(begin)

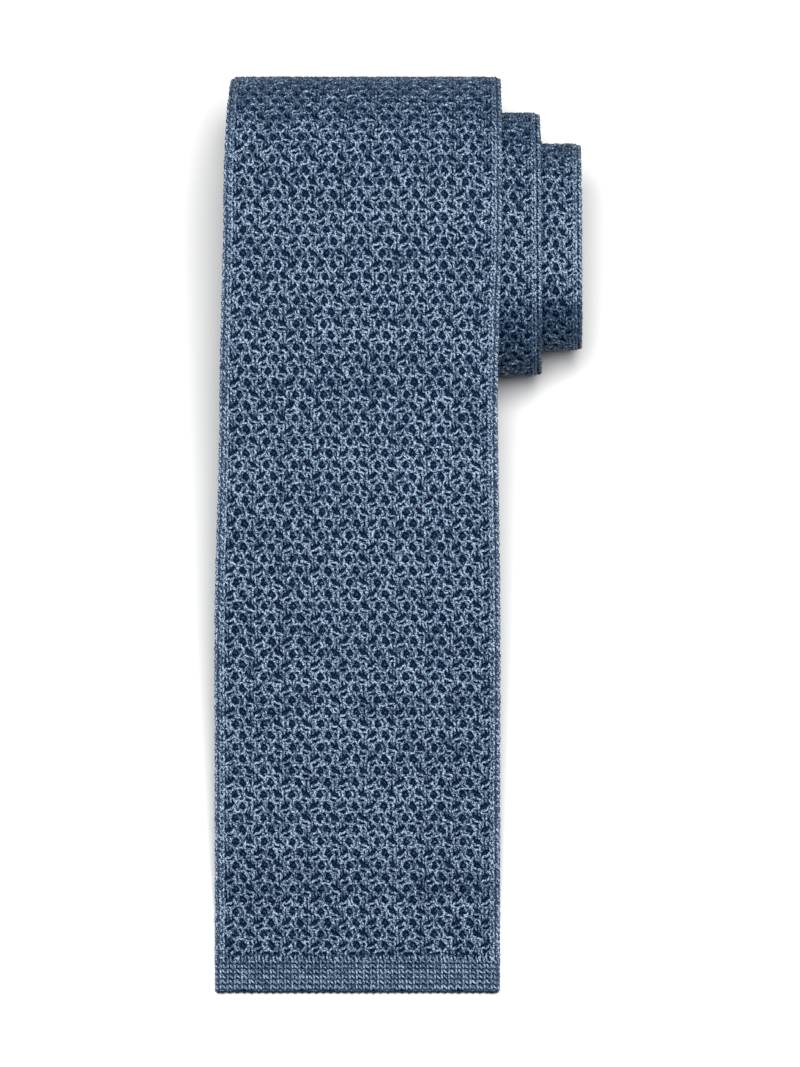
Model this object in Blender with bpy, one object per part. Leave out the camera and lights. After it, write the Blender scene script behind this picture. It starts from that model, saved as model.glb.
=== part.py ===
"""A square-ended knit tie, folded in half and rolled up from the neck.

The tie is one flattened knit tube.  Its wide half lies outside and its narrow half
inside, so that every turn of the roll holds two plies.  The last stretch of both
halves leads over the crest of the roll and down in front, where the wide end lies
flat on the surface.

Metres, +Z up.  X runs across the tie, Y along it towards the roll, and the origin
is at the middle of the bottom of the whole.
"""

import math
from collections import namedtuple

import bpy
from mathutils import Vector

# The knit tube, flattened
PLY = 0.00277                       # thickness of one ply, both walls of the tube
SLIT = 0.00025                      # open space between the two walls
BAND_PLY = 0.00245                  # thickness of the plain-knit end bands
BAND_LENGTH = 0.0081                # length of each end band
PLY_GAP = 0.0003                    # play between one ply and the next
PIECE_GAP = 0.0003                  # play between pieces that follow each other
EDGE_ANGLES = (90, 30, -30, -90)    # corners of a rounded side edge, in degrees

# The roll
SLOPE = math.radians(18.1)          # how steeply the front of the roll leads down
CREST_RADIUS = 0.0305               # outer radius of the outermost crest
ARC_STEPS = 15                      # flat steps in each half turn
TURN_PITCH = 2 * (PLY + PLY_GAP)    # what one turn adds, two plies and their play
NECK_RUN = 0.0135                   # straight run from the last foot to the fold
FOLD_STEPS = 6                      # flat steps round the fold at the neck

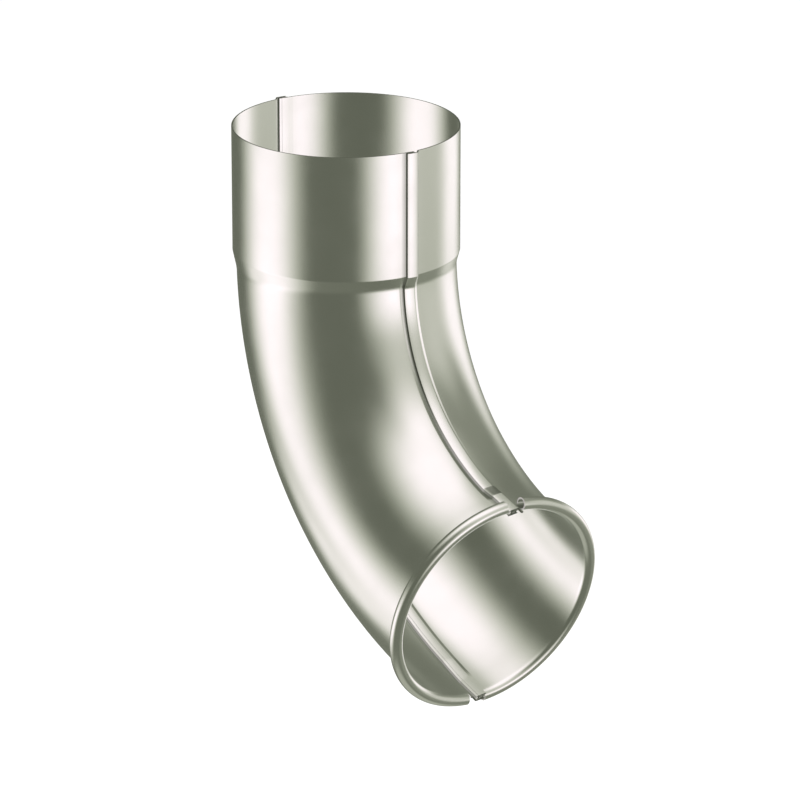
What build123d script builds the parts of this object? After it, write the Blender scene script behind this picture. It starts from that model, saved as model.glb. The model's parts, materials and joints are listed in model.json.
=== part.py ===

(end)

● **WHAT IS REQUIRED**: Give all of the entries again, word for word.

● **RESULT FOR THIS EXERCISE**:
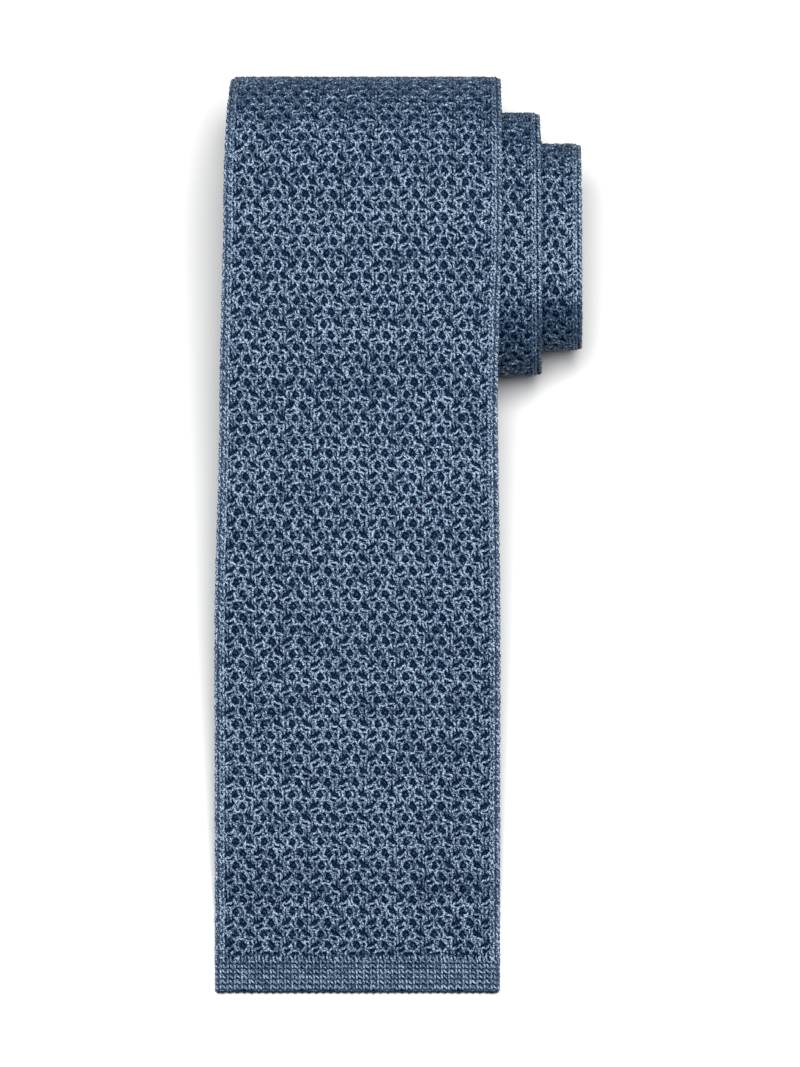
Model this object in Blender with bpy, one object per part. Leave out the camera and lights. After it, write the Blender scene script behind this picture. It starts from that model, saved as model.glb.
=== part.py ===
"""A square-ended knit tie, folded in half and rolled up from the neck.

The tie is one flattened knit tube.  Its wide half lies outside and its narrow half
inside, so that every turn of the roll holds two plies.  The last stretch of both
halves leads over the crest of the roll and down in front, where the wide end lies
flat on the surface.

Metres, +Z up.  X runs across the tie, Y along it towards the roll, and the origin
is at the middle of the bottom of the whole.
"""

import math
from collections import namedtuple

import bpy
from mathutils import Vector

# The knit tube, flattened
PLY = 0.00277                       # thickness of one ply, both walls of the tube
SLIT = 0.00025                      # open space between the two walls
BAND_PLY = 0.00245                  # thickness of the plain-knit end bands
BAND_LENGTH = 0.0081                # length of each end band
PLY_GAP = 0.0003                    # play between one ply and the next
PIECE_GAP = 0.0003                  # play between pieces that follow each other
EDGE_ANGLES = (90, 30, -30, -90)    # corners of a rounded side edge, in degrees

# The roll
SLOPE = math.radians(18.1)          # how steeply the front of the roll leads down
CREST_RADIUS = 0.0305               # outer radius of the outermost crest
ARC_STEPS = 15                      # flat steps in each half turn
TURN_PITCH = 2 * (PLY + PLY_GAP)    # what one turn adds, two plies and their play
NECK_RUN = 0.0135                   # straight run from the last foot to the fold
FOLD_STEPS = 6                      # flat steps round the fold at the neck

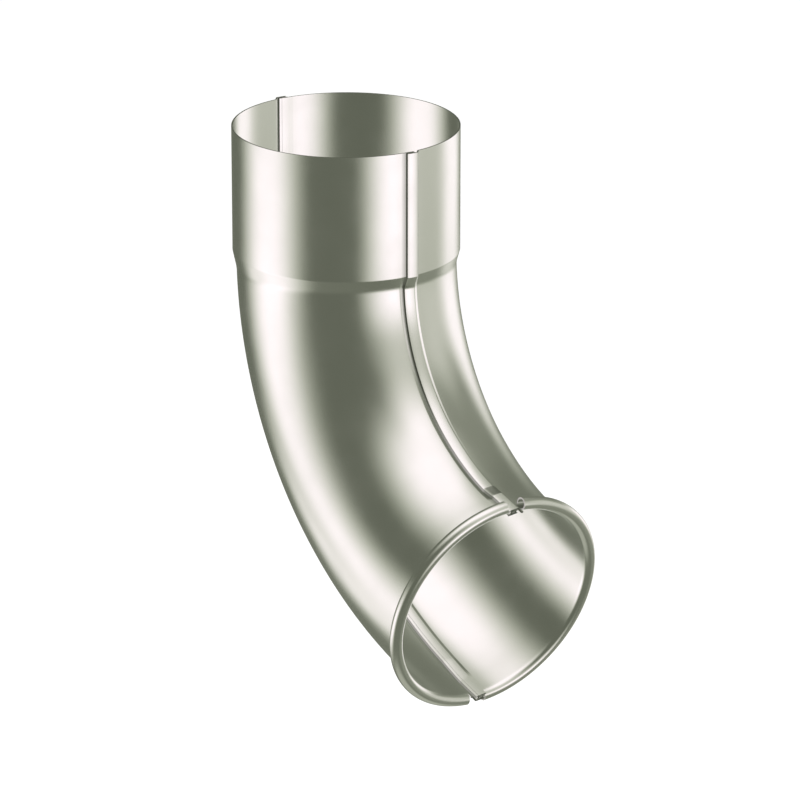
What build123d script builds the parts of this object? After it, write the Blender scene script behind this picture. It starts from that model, saved as model.glb. The model's parts, materials and joints are listed in model.json.
=== part.py ===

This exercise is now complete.